- _WHAT YOU SHOULD DO_
Quote the listing below word for word, stopping after the line that contains "Units are millimetres.".

- _DATA ENTRIES_
· · · ·

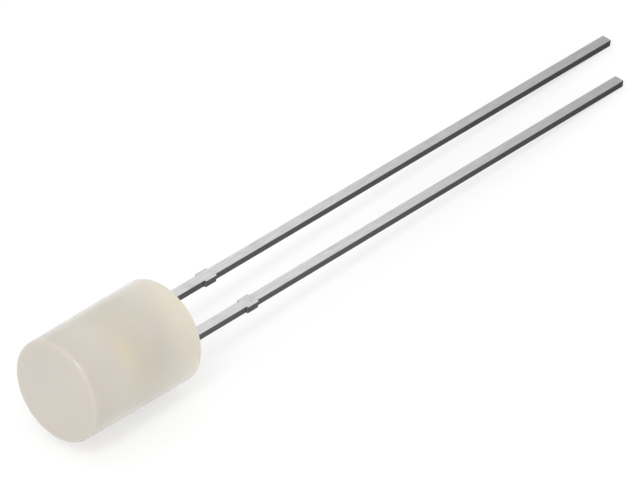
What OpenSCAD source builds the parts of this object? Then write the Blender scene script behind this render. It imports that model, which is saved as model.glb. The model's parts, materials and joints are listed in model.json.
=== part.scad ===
// Through hole LED with a flat top: a cylindrical diffused epoxy body without a flange,
// cast round a stamped steel lead frame that carries the chip in a small reflector cup.
// It lies on its side as a loose LED comes to rest: on the lower rim of the base and on
// the tips of both leads. Its flat top looks towards -Y and its leads run towards +Y.
// The origin is the middle of the underside of its bounding box. Units are millimetres.

/* [Epoxy body] */
// Diameter of the body at its base, where the leads come out
body_d = 5; // [4.8:0.1:6]
// Diameter at the flat top: less than at the base, so that the body leaves its mould
top_d = 4.88; // [4.7:0.01:5]
// Height of the body along its axis
body_h = 6.6; // [5:0.1:9]
// Radius of the edge round the flat top
top_edge_r = 0.15; // [0.05:0.01:0.3]
// Radius of the edge round the base
base_edge_r = 0.12; // [0.05:0.01:0.3]
// Distance that the resin crept along each lead, out of the base, before it set
creep_h = 0.3; // [0.1:0.05:0.8]
// Width of this collar of resin beyond the corners of the lead, where it meets the base
creep_w = 0.25; // [0.15:0.05:0.4]
// Cover that the resin still has over the corners of the lead at the end of the collar
creep_skin = 0.02; // [0.01:0.005:0.04]

/* [Leads] */
// Distance between the middles of the two leads
pitch = 2.54; // [2.3:0.01:2.8]
// Width of a lead, across the pair
lead_w = 0.5; // [0.4:0.01:0.6]
// Thickness of the stamped sheet
lead_t = 0.35; // [0.3:0.01:0.5]
// Length of the anode lead below the base of the body
anode_l = 32; // [20:0.5:36]
// Length of the cathode lead below the base of the body, always the shorter one
cathode_l = 29.9; // [18:0.1:34]

/* [Stand-off stops] */
// Width of a stop, the stub that is left of the bar between the leads
stop_w = 0.7; // [0.65:0.01:1]
// Length of a stop along its lead
stop_l = 0.7; // [0.4:0.05:1.2]
// Distance from the base of the body to a stop
stop_gap = 3.9; // [2:0.1:6]
// Radius of the sheared corners of a stop
stop_corner_r = 0.05; // [0.02:0.01:0.07]

/* [Lead frame in the body] */
// Height of the rim of the cup and of the post's top above the base
frame_top = 3; // [2.8:0.1:3.8]
// Height above the base at which the leads start to widen
neck_h = 1.3; // [0.8:0.1:1.6]
// Width that the post gains on its outer side
post_flare = 0.3; // [0.1:0.05:0.5]
// Height over which the post widens
flare_h = 0.6; // [0.4:0.05:0.9]
// Diameter of the coined head of the anvil, which holds the cup
head_d = 1.45; // [1.3:0.01:1.5]
// Height of the coined head
head_h = 0.9; // [0.7:0.05:1]

/* [Reflector cup] */
// Diameter of the mouth of the cup
cup_mouth_d = 1.05; // [0.9:0.01:1.1]
// Diameter of the floor of the cup
cup_floor_d = 0.66; // [0.6:0.01:0.8]
// Depth of the cup
cup_depth = 0.36; // [0.3:0.01:0.45]

/* [Chip and wire] */
// Side of the square light emitting chip
chip_w = 0.3; // [0.2:0.01:0.35]
// Height of the chip
chip_h = 0.16; // [0.1:0.01:0.2]
// Side of the square of silver glue under the chip
glue_w = 0.36; // [0.36:0.01:0.4]
// Thickness of the glue
glue_h = 0.03; // [0.02:0.005:0.04]
// Diameter of the gold bond wire
wire_d = 0.05; // [0.04:0.005:0.06]
// Height of the wire's arch above the line between its two ends
wire_arch = 0.35; // [0.25:0.01:0.5]
// Diameter of the ball on the chip and of the stitch on the post
bond_d = 0.14; // [0.12:0.01:0.16]
// Height of the ball and of the stitch
bond_h = 0.06; // [0.05:0.005:0.07]

/* [Hidden] */
$fn = 96;

base_r = body_d / 2;
top_r = top_d / 2;
anode_x = -pitch / 2;
cathode_x = pitch / 2;
flare_top = neck_h + flare_h;
creep_r = norm([lead_w, lead_t]) / 2 + creep_skin;
cup_floor = frame_top - cup_depth;
chip_top = cup_floor + glue_h + chip_h;
// The cutter of the cup runs on past the rim
cup_slope = (cup_mouth_d - cup_floor_d) / 2 / cup_depth;
cup_over = 0.1;
// The wire runs from the middle of the ball to the middle of the stitch
wire_start = [0, chip_top + bond_h / 2];
wire_end = [anode_x, frame_top + bond_h / 2];

// How it lies. (lie_x, lie_y, lie_z) is the way up, seen from the LED's own axes, in which
// z runs from the leads to the flat top. Both tips and the lower rim of the base share one
// height: the leads differ in length, so the LED is turned a little about its axis too.
lie_roll = -(anode_l - cathode_l) / pitch;
touch_x = anode_x + lead_w / 2;
arm = anode_l - lie_roll * touch_x + base_edge_r;
// Each turn puts the slope of the last one into the height of the rim over the tips
function side_up(slope) = sqrt(1 - slope ^ 2 * (1 + lie_roll ^ 2));
function lean(slope, turns) = turns == 0 ? slope : lean(
    ((base_r - base_edge_r) * sqrt(1 - slope ^ 2) + base_edge_r
        - side_up(slope) * lead_t / 2) / arm, turns - 1);
lie_z = lean(0, 8);
lie_x = lie_roll * lie_z;
lie_y = side_up(lie_z);
level = sqrt(1 - lie_z ^ 2);
up = [lie_x, lie_y, lie_z];
along = [lie_x * lie_z, lie_y * lie_z, -level ^ 2] / level;
across = cross(along, up);
// Height of the axis over the floor where it meets the base, and the ends of the box in Y
rise = (base_r - base_edge_r) * level + base_edge_r * (1 - lie_z);
tip_y = anode_l * level
    + (lie_x * (anode_x - lead_w / 2) + lie_y * lead_t / 2) * lie_z / level;
face_y = (top_r - top_edge_r) * lie_z + (body_h - top_edge_r) * level + top_edge_r;
shift_y = (face_y - tip_y) / 2;

// Puts a piece that stands on the LED's own axes where it lies
module lay() {
    multmatrix([
        [across.x, across.y, across.z, 0],
        [along.x, along.y, along.z, shift_y],
        [up.x, up.y, up.z, rise],
        [0, 0, 0, 1]
    ]) children();
}

// A flat stamping in the plane of the leads, from its outline in x and z
module stamped() {
    translate([0, lead_t / 2, 0]) rotate([90, 0, 0]) linear_extrude(lead_t) children();
}

// The stub of the bar that joined the leads: a rectangle with its sheared corners rounded
module stop_outline(x) {
    x0 = x - stop_w / 2 + stop_corner_r;
    x1 = x + stop_w / 2 - stop_corner_r;
    z1 = -stop_gap - stop_corner_r;
    z0 = -stop_gap - stop_l + stop_corner_r;
    translate([x0 - stop_corner_r, z0]) square([stop_w, z1 - z0]);
    translate([x0, z0 - stop_corner_r]) square([x1 - x0, stop_l]);
    for (cx = [x0, x1], cz = [z0, z1]) translate([cx, cz]) circle(stop_corner_r);
}

// The lead from its tip up to where it widens inside the body
module lead_outline(x, l) {
    translate([x - lead_w / 2, -l]) square([lead_w, l + neck_h]);
    stop_outline(x);
}

// Anode: the lead and, inside the body, the post that the wire is bonded to
module anode_shape() {
    outer = anode_x - lead_w / 2;
    inner = anode_x + lead_w / 2;
    stamped() {
        lead_outline(anode_x, anode_l);
        polygon([
            [inner, neck_h], [inner, frame_top], [outer - post_flare, frame_top],
            [outer - post_flare, flare_top], [outer, neck_h]
        ]);
    }
}

// Cathode before its cup is coined: the lead, the anvil that reaches over to the axis, its head
module cathode_blank() {
    outer = cathode_x + lead_w / 2;
    inner = cathode_x - lead_w / 2;
    head_r = head_d / 2;
    stamped() {
        lead_outline(cathode_x, cathode_l);
        polygon([
            [outer, neck_h], [outer, frame_top], [-head_r, frame_top],
            [-head_r, frame_top - head_h], [inner, neck_h]
        ]);
    }
    translate([0, 0, frame_top - head_h]) cylinder(h = head_h, r = head_r);
}

// The cup, or a cutter for it that goes on past the rim at the same slope
module cup(over) {
    translate([0, 0, cup_floor]) cylinder(h = cup_depth + over, r1 = cup_floor_d / 2,
        r2 = cup_mouth_d / 2 + cup_slope * over);
}

module cathode_shape() {
    difference() {
        cathode_blank();
        cup(cup_over);
    }
}

// A square layer on the axis, from height z
module layer(w, h, z) {
    translate([-w / 2, -w / 2, z]) cube([w, w, h]);
}

module glue_shape() {
    layer(glue_w, glue_h, cup_floor);
}

module chip_shape() {
    layer(chip_w, chip_h, cup_floor + glue_h);
}

// Bond wire: a ball on the chip, one arch in the plane of the leads, a stitch on the post
module wire_shape() {
    span = norm(wire_end - wire_start);
    bend_r = (span ^ 2 / 4 + wire_arch ^ 2) / (2 * wire_arch);
    half_turn = asin(span / 2 / bend_r);
    mid = (wire_start + wire_end) / 2;
    rise_a = atan2(wire_start.y - wire_end.y, wire_start.x - wire_end.x);
    translate([wire_start.x, 0, chip_top]) cylinder(h = bond_h, d = bond_d);
    translate([wire_end.x, 0, frame_top]) cylinder(h = bond_h, d = bond_d);
    translate([mid.x, 0, mid.y]) rotate([0, -rise_a, 0])
        translate([0, 0, wire_arch - bend_r]) rotate([90, 0, 0])
            rotate([0, 0, 90 - half_turn]) rotate_extrude(angle = 2 * half_turn)
                translate([bend_r, 0]) circle(wire_d / 2);
}

// Yellow phosphor gel: it fills the cup to the rim, round the chip and the ball of the wire
module phosphor_shape() {
    difference() {
        cup(0);
        glue_shape();
        chip_shape();
        wire_shape();
    }
}

// The outline of half the body: a drafted wall between two rounded edges
module body_outline() {
    steps = 12;
    base_edge = [for (i = [0:steps]) let (a = -90 + 90 * i / steps)
        [base_r - base_edge_r + base_edge_r * cos(a), base_edge_r + base_edge_r * sin(a)]];
    top_edge = [for (i = [0:steps]) let (a = 90 * i / steps)
        [top_r - top_edge_r + top_edge_r * cos(a), body_h - top_edge_r + top_edge_r * sin(a)]];
    polygon(concat([[0, 0]], base_edge, top_edge, [[0, body_h]]));
}

// The collar round one lead: a hollow curve from the lead out to the base
module creep_outline() {
    steps = 6;
    polygon(concat([[0, base_edge_r], [0, -creep_h]], [for (i = [0:steps])
        let (a = 90 * i / steps) [creep_r + creep_w * (1 - cos(a)), creep_h * (sin(a) - 1)]],
        [[creep_r + creep_w, base_edge_r]]));
}

module epoxy_body() {
    color("#f1eee6") lay() difference() {
        union() {
            rotate_extrude() body_outline();
            for (x = [anode_x, cathode_x]) translate([x, 0, 0]) rotate_extrude() creep_outline();
        }
        anode_shape();
        cathode_blank();
        wire_shape();
    }
}

module anode_lead() {
    color("#c9cacb") lay() anode_shape();
}

module cathode_lead() {
    color("#c2c3c4") lay() cathode_shape();
}

module led_chip() {
    color("#d8c35a") lay() chip_shape();
}

module chip_glue() {
    color("#9aa0a3") lay() glue_shape();
}

module cup_phosphor() {
    color("#e8c64a") lay() phosphor_shape();
}

module bond_wire() {
    color("#d9a520") lay() wire_shape();
}

epoxy_body();
anode_lead();
cathode_lead();
led_chip();
chip_glue();
cup_phosphor();
bond_wire();
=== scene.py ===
# %% [markdown]
# # A flat topped LED, lying on a white table
#
# This script dresses one electronic part: a cylindrical light emitting diode in milky
# epoxy, with a pair of long stamped leads. The part's sizes come from a frame that is
# already packed, and every new surface here follows that frame. Each step below first
# says what the piece or finish is on the real object, then builds it.

# %% Open the frame
import json
import math

import bpy
import numpy as np
from mathutils import Matrix, Vector
from mathutils.geometry import delaunay_2d_cdt


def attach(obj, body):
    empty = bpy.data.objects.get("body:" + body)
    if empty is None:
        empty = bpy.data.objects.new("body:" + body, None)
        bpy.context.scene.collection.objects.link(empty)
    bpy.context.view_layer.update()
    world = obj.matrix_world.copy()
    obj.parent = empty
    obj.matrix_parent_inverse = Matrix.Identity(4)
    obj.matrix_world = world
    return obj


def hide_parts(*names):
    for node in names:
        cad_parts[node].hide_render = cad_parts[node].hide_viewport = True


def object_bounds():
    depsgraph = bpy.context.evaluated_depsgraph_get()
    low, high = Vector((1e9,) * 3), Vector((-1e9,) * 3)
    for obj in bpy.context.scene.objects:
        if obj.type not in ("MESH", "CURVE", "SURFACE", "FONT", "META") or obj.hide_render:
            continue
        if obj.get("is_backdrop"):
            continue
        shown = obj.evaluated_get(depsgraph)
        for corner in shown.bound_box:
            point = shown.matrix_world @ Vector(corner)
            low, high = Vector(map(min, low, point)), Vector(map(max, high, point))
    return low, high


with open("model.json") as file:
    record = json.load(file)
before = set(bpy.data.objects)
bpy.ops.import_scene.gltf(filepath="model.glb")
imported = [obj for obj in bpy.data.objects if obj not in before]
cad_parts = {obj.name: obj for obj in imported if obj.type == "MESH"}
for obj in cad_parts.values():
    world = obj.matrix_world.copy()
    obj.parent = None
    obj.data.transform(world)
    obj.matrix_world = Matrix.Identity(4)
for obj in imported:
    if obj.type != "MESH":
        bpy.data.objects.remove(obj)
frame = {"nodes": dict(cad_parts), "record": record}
cad_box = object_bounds()
nodes = frame["nodes"]
print("frame holds", sorted(nodes))

# %% [markdown]
# ## The LED's own axes
#
# A loose LED rolls until both lead tips and the rim of its base touch the table, so its
# axis leans a little and the pair of leads is turned a little about it. It is easiest to
# shape each piece on the LED's own axes, with the base at height 0 and the leads pointing
# down, and to lay the finished points on the table afterwards. The frame's record gives
# two points of the axis: the middle of the flat top and the middle of the base.

# %% Axes from the record
MM = 0.001
PITCH = 2.54 * MM
ANODE_LENGTH = 32.0 * MM
CATHODE_LENGTH = 29.9 * MM

mounts = {mount["name"]: mount for mount in frame["record"]["mounts"]}
base_middle = np.array(mounts["base_face"]["pos_m"])
top_middle = np.array(mounts["light_face"]["pos_m"])
body_height = float(np.linalg.norm(top_middle - base_middle))
axis_way = (top_middle - base_middle) / body_height

# A level line across the LED, and the line square to it and to the axis
level_across = np.array([1.0, 0.0, 0.0])
level_up = np.cross(axis_way, level_across)
# The leads differ in length, so the pair turns until both tips reach the table
turn_sine = -(ANODE_LENGTH - CATHODE_LENGTH) / PITCH * axis_way[2] / level_up[2]
turn_cosine = math.sqrt(1 - turn_sine**2)
across_way = turn_cosine * level_across + turn_sine * level_up
thick_way = np.cross(axis_way, across_way)
print("body is", round(body_height / MM, 3), "mm high, turned by",
      round(math.degrees(math.asin(turn_sine)), 2), "degrees about its axis")


def lay(points):
    """Places points (x across the pair, y through the sheet, z up the axis) on the table:
    base_middle + x * across_way + y * thick_way + z * axis_way."""
    return base_middle + points @ np.array([across_way, thick_way, axis_way])


# %% [markdown]
# ## The camera
#
# The photograph looks down on the lying LED from the front right, with a very long lens:
# the leads hardly narrow towards their tips. A camera on a sphere round a point on the
# part says this in plain numbers: the way round, the height over the table, a small roll
# and the distance. It comes first, so that each later step can be looked at.

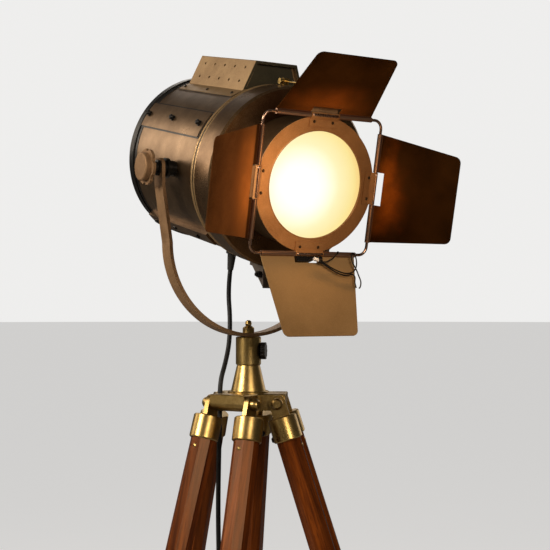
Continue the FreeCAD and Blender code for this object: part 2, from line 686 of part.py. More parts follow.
def lamp_bracket():
    """Cross strap inside the drum that carries the holder and the reflector."""
    rear = HOLDER_REAR + 14
    reach = DRUM_RADIUS - SHEET
    strap = box(Vector(-reach, -rear - 2.5, -14), Vector(reach, -rear, 14))
    foot = box(Vector(-reach, -rear - 20, -14), Vector(-reach + 12, -rear, 14))
    feet = [foot, foot.mirror(ORIGIN, X_AXIS)]
    outer = cylinder(reach, Vector(0, -rear + 10, 0), Vector(0, -1, 0), 60)
    core = cylinder(reach - 2.5, Vector(0, -rear - 2.5, 0), Vector(0, -1, 0), 60)
    hole = cylinder(HOLDER_RADIUS + SEAT / 2, Vector(0, -rear + 10, 0), Vector(0, -1, 0), 60)
    feet = [part.cut(core) for part in feet]
    return fuse([strap] + feet).common(outer).cut(hole)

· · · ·

- _ANSWER FOR THE TASK_
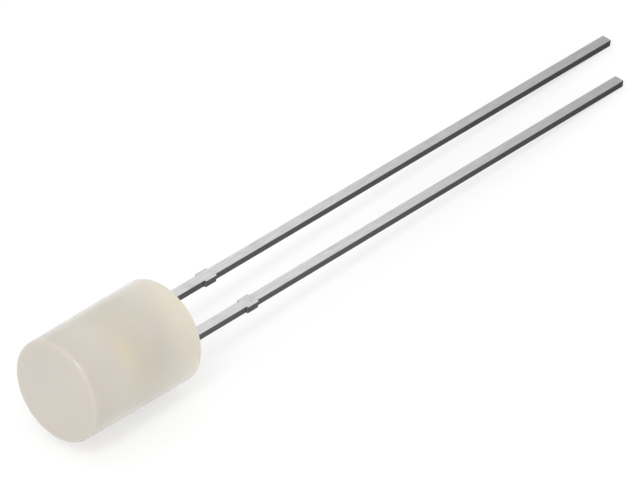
What OpenSCAD source builds the parts of this object? Then write the Blender scene script behind this render. It imports that model, which is saved as model.glb. The model's parts, materials and joints are listed in model.json.
=== part.scad ===
// Through hole LED with a flat top: a cylindrical diffused epoxy body without a flange,
// cast round a stamped steel lead frame that carries the chip in a small reflector cup.
// It lies on its side as a loose LED comes to rest: on the lower rim of the base and on
// the tips of both leads. Its flat top looks towards -Y and its leads run towards +Y.
// The origin is the middle of the underside of its bounding box. Units are millimetres.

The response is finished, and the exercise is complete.